Redrawing and rewriting how individual and collective experience might be struggles is an essential element of postmodernism which is very prominent in Petals of Blood. It rewrites the story of the originally isolated rural community of Ilmorog and of four individuals who come to it from outside: “Munira, the new school teacher who is shown as passive and at ambivalent state of mind; Abdullah, the former Mau Mau fighter, disabled in the war and now a shopkeeper who carries the very important the of denial and dispossession; Karega (rebel), displaced social idealist, later political activist; and Wanja, former barmaid and prostitute and a victim of social exploitation”(Williams 74). 

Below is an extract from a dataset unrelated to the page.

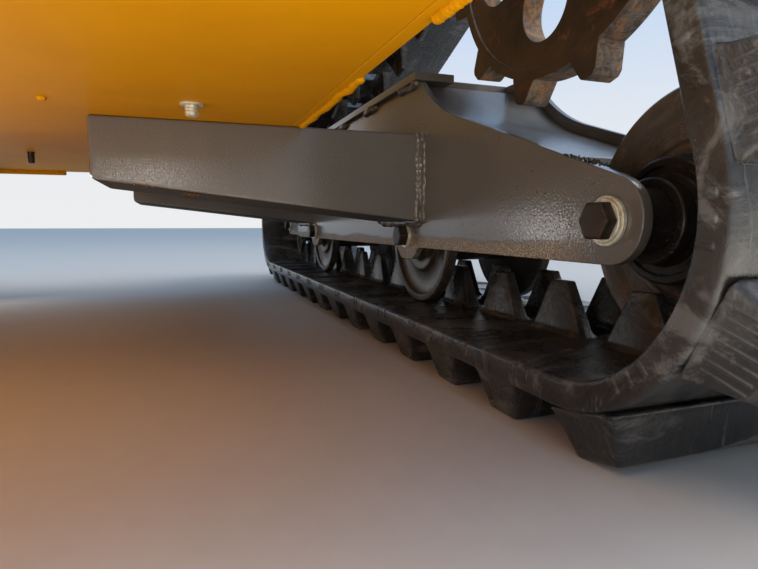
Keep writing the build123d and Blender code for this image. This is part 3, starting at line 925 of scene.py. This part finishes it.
def tapered(name, base, tip, height, start, flare):
    """Block that grows along z from a flared root to a smaller tip."""
    foot = [length + 2 * flare for length in base]
    root = math.copysign(flare * 1.2, height)
    bpy.ops.mesh.primitive_plane_add(size=1.0, location=(0, 0, start))
    bpy.context.object.scale = (*foot, 1)
    piece = named(name)
    begin_edit(piece)
    for rise, below, above in ((root, foot, base), (height - root, base, tip)):
        bpy.ops.mesh.extrude_region_move(TRANSFORM_OT_translate={"value": (0, 0, rise)})
        bpy.ops.transform.resize(value=(above[0] / below[0], above[1] / below[1], 1))
    end_edit()
    return sealed(piece)


def lug_pair():
    """Two guide lugs, one on each side of a window, upright on their inner faces."""
    thickness = lug_out - window_width / 2
    parts = []
    for sign in (-1, 1):
        lug = tapered("lug", (lug_base - 0.004, thickness), (lug_tip, lug_tip_thickness),
                      -lug_height - root_overlap, belt_in + root_overlap, root_flare)
        bevelled(lug, 0.0010, angle=20)
        lug.data.transform(Matrix.Translation((0, sign * (window_width / 2 + thickness / 2), 0)))
        parts.append(lug)
    return joined("lug_pair", *parts)


def tread_bar():
    """Tread bar with sloping sides, fine ribs on its ends and rounded edges."""
    bar = tapered("tread_bar", (tread_length - 0.002, tread_width), (tread_tip_length, tread_tip_width),
                  tread_height + root_overlap, belt_out - root_overlap, root_flare * 0.6)
    bevelled(bar, 0.0022, 3, 20)
    ribs = []
    z = belt_out + rib_rise
    slope = math.atan((tread_width - tread_tip_width) / 2 / tread_height)
    for sign in (-1, 1):
        for step in range(-3, 4):
            rib = bevelled(block("rib", (0.0009, 0.0010, 0.016), (step * rib_spacing, 0, z)), 0.0003, 1)
            lean = Matrix.Rotation(sign * slope, 4, "X")
            shift = Matrix.Translation((0, sign * (tread_width / 2 - rib_inset), z))
            rib.data.transform(shift @ lean @ Matrix.Translation((0, 0, -z)))
            ribs.append(rib)
    return joined("tread_bar", bar, *ribs)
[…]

Their unresolved problems from the past bring them to Ilmorog. Their presence changes the community and even with the hybrid cultural collage and liminality they are being shattered, fragmented and also being changed. With the misuse and commodification of Theng’eta flower epitomises the growing invasion of capitalism. Then the real struggle begins. The situation becomes “you eat or you are eaten”. Karega visions about their society which they were building since Independence, “a society in which a black few, allied to other interests from Europe, would continue the colonial game of robbing others of their sweat, denying them the right to grow to full flowers in air and sunlight”. (348-349) But Munira was in doubt about the “another world, a new world. Could it really be true?” (350) The images of past, present and future in this novel repeats the several changes the characters denied to experience. And the novel ends with the theme that struggle continues by denying one unified meaning or narrative or centre categorises the novel as postmodern.


In the context of changing social, political, and linguistic relations, Ngugi problematizes concepts of authority and submission, individual and community, dependence and freedom. This continuous slippage from the pattern of the coloniser-colonised binary is something that Bhabha discovers from his postmodern location. Postmodern arguments stress the importance of micro-narratives, concerning the assimilation of minorities and marginalised groups into an organic wholeness which is undoubtedly present in Ngugi Wa Thiong’ O’s novel Petals of Blood. Bhabha with his unique idea of mimicry, ambivalence and hybridity has attempted to reconfigure the postmodern from the perspective of the postcolonial. Bhabha attempts to do so “by deconstructing the old dichotomies of East/West, Self/Other, and Centre/Margin, and explores the increasing hybridity and liminality of cultural experience.” (Woods, 44).



By consistently disrupting these binary opposition in his narrative, Ngugi allows us to see relations that are unstable and not firmly attached to an ideology of unique self and the unified narrative. This deconstruction is the very notion of postmodernism. In the chapter named ‘The Commitment to Theory’, Homi K. Bhabha shows his doubts about the ideological politics regarding the formation of ‘Theory’. Bhabha says, “There is a damaging and self-defeating assumption that theory is necessarily the elite language of the society and culturally privileged”. (The Location of Culture 28) From this very notion of theory, Bhabha takes a curious turn towards the postmodern challenges that questions “ Are we trapped in the politics of struggle?” and “Can the aim of freedom of knowledge be the simple inversion of the relation of oppressor and oppressed, centre and periphery, negative image and positive image?” (ibid) Such questions and his concepts of mimicry, ambivalence and hybridity expound postmodernism from newer ground. 


Conclusion:-


In conclusion, the exploration of post-colonialism and postmodernism through the lenses of Ngugi Wa Thiong’o’s "Petals of Blood" and Homi K. Bhabha’s theoretical concepts reveals a dynamic interplay between these two intellectual frameworks. The article has underscored the shared foundational principles of dismantling binary oppositions and challenging dominant narratives inherent in both postcolonial and postmodern thought. By focusing on the postmodern aspects within "Petals of Blood'' and Bhabha’s theoretical structures, the essay has illuminated the ways in which these ideas intersect and enrich one another. Through Bhabha’s innovative concepts like ambivalence, hybridity, and mimicry, a nuanced understanding of resistance within the postcolonial context emerges, ultimately leading to a deeper exploration of the postmodern spirit inherent in Ngugi Wa Thiong’o’s work. This interdisciplinary approach not only highlights the complexity of cultural interactions but also underscores the potential for transformative critique and liberation within the realms of literature and theory.